Task description
Give a verbatim quotation of every record.

Supplied material

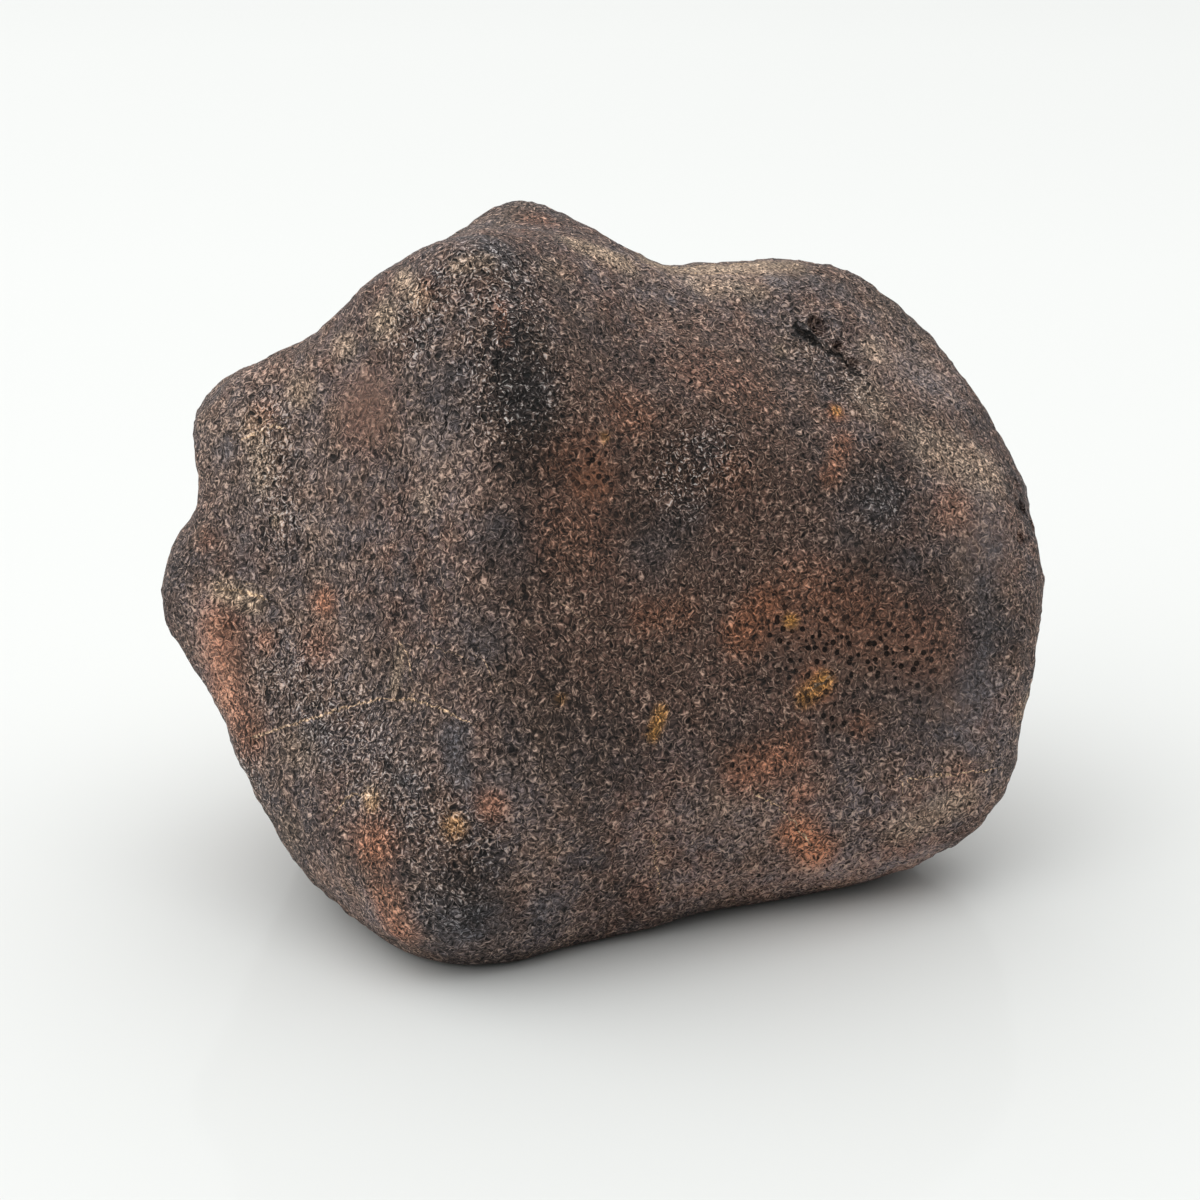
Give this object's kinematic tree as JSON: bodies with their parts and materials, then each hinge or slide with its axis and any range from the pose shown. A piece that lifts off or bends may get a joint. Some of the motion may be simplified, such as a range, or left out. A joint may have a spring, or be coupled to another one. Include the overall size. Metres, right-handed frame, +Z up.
{
  "type": "chondrite meteorite",
  "caption": "Palm-sized stony meteorite: a blunt faceted chunk with rounded ridges, shallow thumbprint hollows and small pits, resting on its flat-worn base.",
  "frame": {"origin": "middle of the stone's box, on the surface that the stone rests on", "axes": "+Z up; +X along the stone's longest side, to the right as the show side is seen; the show side faces -Y"},
  "size_m": [0.0494, 0.0366, 0.0373],
  "materials": {
    "stone": "weathered fusion crust, dark grey-brown with rust and pale buff patches, matt and finely pitted"
  },
  "bodies": {
    "root": {"stone": "stone"}
  },
  "joints": []
}
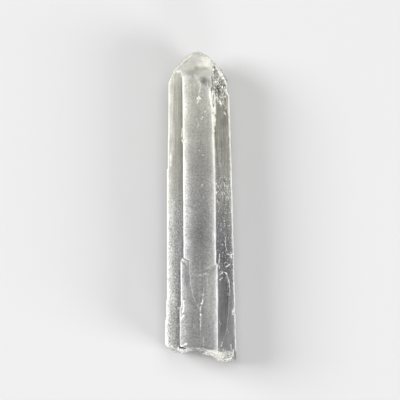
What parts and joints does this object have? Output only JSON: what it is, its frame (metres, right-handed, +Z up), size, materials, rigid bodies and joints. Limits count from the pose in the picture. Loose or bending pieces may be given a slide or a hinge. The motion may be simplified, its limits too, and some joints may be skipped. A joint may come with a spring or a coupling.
{
  "type": "laser quartz point",
  "caption": "Slender clear quartz crystal, frosted and worn, with a low blunt point, stepped prism faces and a broken base. It lies on a flat prism face.",
  "frame": {"origin": "on the surface it rests on, under the middle of the crystal's box", "axes": "+Y along the crystal to its point, +Z up from the prism face it rests on, +X across"},
  "size_m": [0.0175, 0.0763, 0.0143],
  "materials": {
    "quartz": "clear quartz with worn, frosted faces, whiter at the edges, the point and the broken base"
  },
  "bodies": {
    "root": {"quartz_crystal": "quartz"}
  },
  "joints": []
}
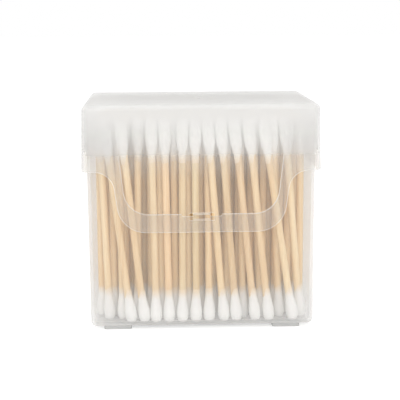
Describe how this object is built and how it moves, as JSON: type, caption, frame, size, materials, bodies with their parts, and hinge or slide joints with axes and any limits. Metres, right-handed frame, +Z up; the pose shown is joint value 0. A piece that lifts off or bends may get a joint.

Answer to this exercise
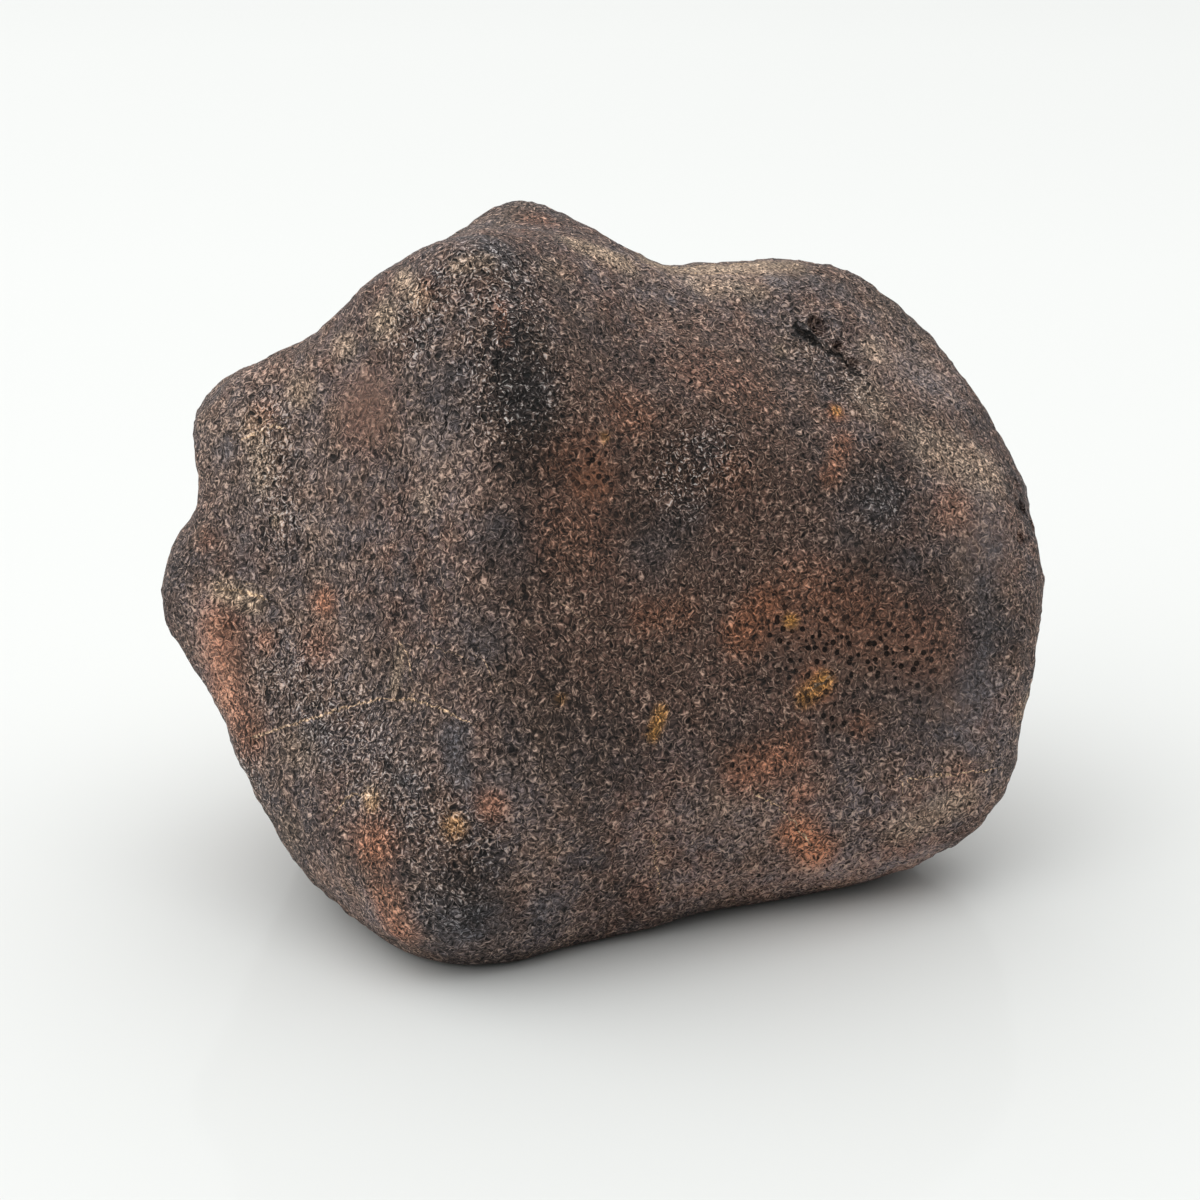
Give this object's kinematic tree as JSON: bodies with their parts and materials, then each hinge or slide with its axis and any range from the pose shown. A piece that lifts off or bends may get a joint. Some of the motion may be simplified, such as a range, or left out. A joint may have a spring, or be coupled to another one. Include the overall size. Metres, right-handed frame, +Z up.
{
  "type": "chondrite meteorite",
  "caption": "Palm-sized stony meteorite: a blunt faceted chunk with rounded ridges, shallow thumbprint hollows and small pits, resting on its flat-worn base.",
  "frame": {"origin": "middle of the stone's box, on the surface that the stone rests on", "axes": "+Z up; +X along the stone's longest side, to the right as the show side is seen; the show side faces -Y"},
  "size_m": [0.0494, 0.0366, 0.0373],
  "materials": {
    "stone": "weathered fusion crust, dark grey-brown with rust and pale buff patches, matt and finely pitted"
  },
  "bodies": {
    "root": {"stone": "stone"}
  },
  "joints": []
}
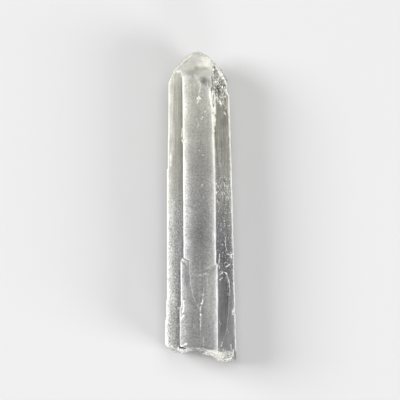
What parts and joints does this object have? Output only JSON: what it is, its frame (metres, right-handed, +Z up), size, materials, rigid bodies and joints. Limits count from the pose in the picture. Loose or bending pieces may be given a slide or a hinge. The motion may be simplified, its limits too, and some joints may be skipped. A joint may come with a spring or a coupling.
{
  "type": "laser quartz point",
  "caption": "Slender clear quartz crystal, frosted and worn, with a low blunt point, stepped prism faces and a broken base. It lies on a flat prism face.",
  "frame": {"origin": "on the surface it rests on, under the middle of the crystal's box", "axes": "+Y along the crystal to its point, +Z up from the prism face it rests on, +X across"},
  "size_m": [0.0175, 0.0763, 0.0143],
  "materials": {
    "quartz": "clear quartz with worn, frosted faces, whiter at the edges, the point and the broken base"
  },
  "bodies": {
    "root": {"quartz_crystal": "quartz"}
  },
  "joints": []
}
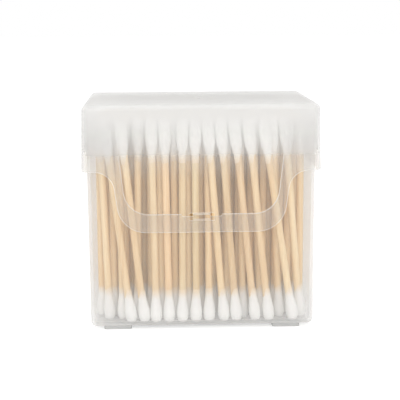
Describe how this object is built and how it moves, as JSON: type, caption, frame, size, materials, bodies with their parts, and hinge or slide joints with axes and any limits. Metres, right-handed frame, +Z up; the pose shown is joint value 0. A piece that lifts off or bends may get a joint.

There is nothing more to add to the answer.